Tuesday, May 1, 2018
Teddy Perkins as a Girl
I don’t remember why exactly, I was on a killing spree, why I shot him the back after telling him to run. When someone gives me flowers I keep them until they turn into dust, I half-whispered, and nudged the trigger like a friend I hoped would stay for one last drink. Hope is crazier than revenge, but braver. Bravery is feminine revenge, I chanted, as I shot the last minstrel and left him in Bel-Air as bait and baby daddy. Sun Ra’s I’ll Wait for You was playing its dazed romance of omens blinking in a rhythm with the shepherd of shadows our bodies danced against the wall. Outside it was 73 degrees and an easy low yellow, the frown of the palm-clowns melting into whistle. It started as self-defense, the planter who called himself massah had forced himself on me so many times I finally snapped and took him out. It was so sad and so satisfying and then I had the whole house to myself and no one left to blame so I started a small band of former slaves, music men, but they all wanted the same thing, fame and fortune, me for a mistress and a doomed mother, and to dance on big stages for all their former massahs and call that revenge, healing, integration. And every time they got what they wanted they’d come back drunk and high and with a group of white women and forget how the play the blues and forget how to improvise. Only the blind black men survived American promise.
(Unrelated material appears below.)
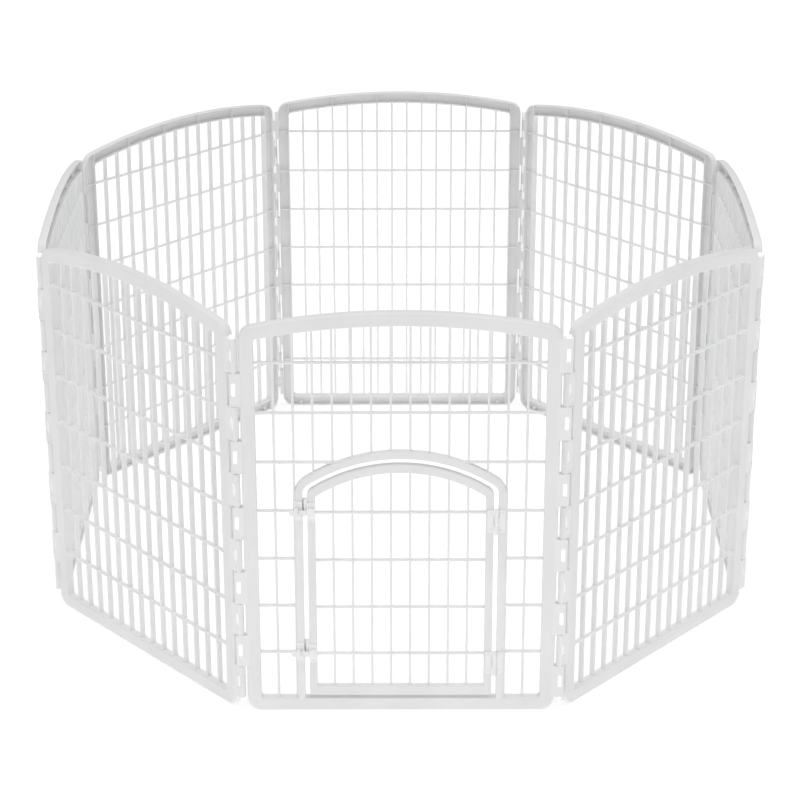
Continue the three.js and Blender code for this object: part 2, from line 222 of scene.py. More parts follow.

As black women, we had to disguise our near constant rescue mission as small daily acts shaking that ass, moaning, wearing khaki and sequins, making the kitchen smell like forgiveness. This freedom shit was more and more of a menace, our men were turning into broken children and we were becoming angry gods. I’d been trained as a classical ballerina as part of the perks of my role as massah’s sometime-muse, but it was more like the men in the band wanted me to spread across the instrument naked while they stomped out the spiders of their minds and I was one, underfoot, they never asked me to play, never ask what the confederate ghosts told me about the stark noteless hymns of their rallies. Lately, the broad edge silly smiles of the ones who come home at dawn looking for grits and asking me to grease their scalps, don’t seem like the mercy of surprises they used to be. And the Julius Eastman refrain came true, I am playing all of these niggas. There’s nothing I wouldn’t do for love.